# Integral of square root with quadratics, trouble with substitution due to 1/(2x)

I have a following case to integrate: $$\int{\sqrt{1+\left(\frac12x-\frac1{2x}\right)^2}dx}$$

I tried following the steps that are suggested for integrating square roots with enclosed sum of quadratics, but I am having trouble with the substitution, due to the $\frac1{2x}$ part.

I tried calculating the square before doing the substitution, but the fraction that is causing the problems with substitution remains.

This is what I used to look for integration methods: http://tutorial.math.lamar.edu/Classes/CalcII/IntegrationStrategy.aspx

I tried following the suggestions from this video: https://www.youtube.com/watch?v=23DbI7ZHOwY but I do not have simple $x^2$, and I can't find simple substitution that would transform it into such.

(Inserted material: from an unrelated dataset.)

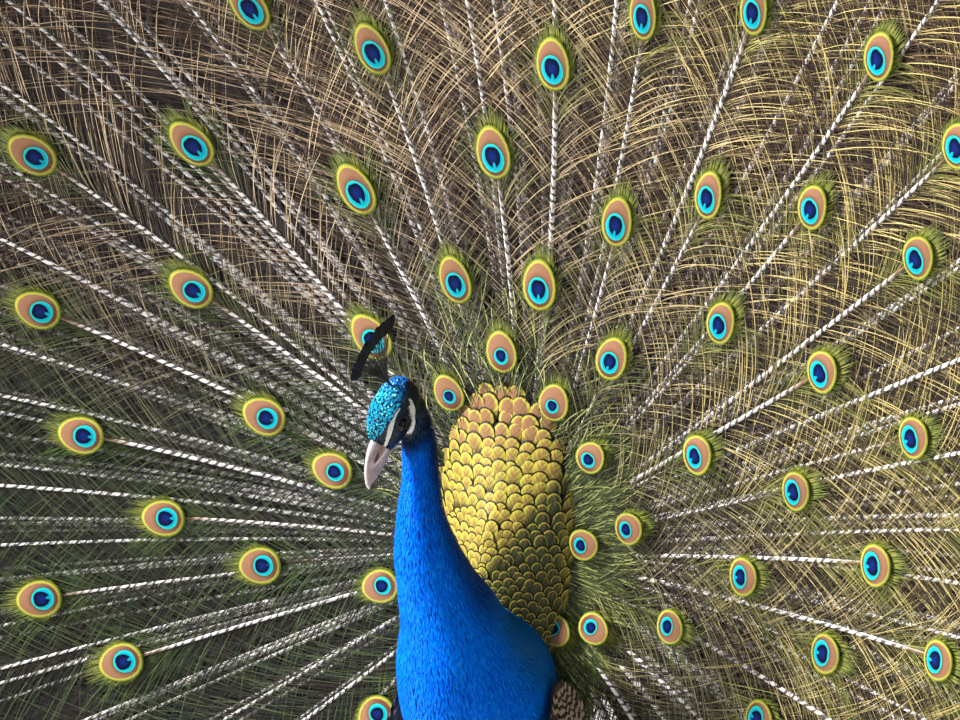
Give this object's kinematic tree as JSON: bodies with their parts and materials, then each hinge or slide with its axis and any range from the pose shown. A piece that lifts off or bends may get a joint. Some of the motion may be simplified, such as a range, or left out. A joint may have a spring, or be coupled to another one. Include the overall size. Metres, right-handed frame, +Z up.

Any pointers would be much appreciated.

Edit: After a nice hint from Tired I noticed, that this can be written as complete square $\frac14(x+x^{-1})$ and then the solution becomes trivial and no susbstitution is required at all. Thanks!

• Did you consider trig substitution? – Varun Iyer Jan 10 '16 at 13:45
• i would suggest a substitution $x=e^y$ together with the fact that $\cosh^2(y)-\sinh^2(y)=1$ – tired Jan 10 '16 at 13:48

hint: for the integrand we get $$\frac{x^4+2x^2+1}{4x^2}$$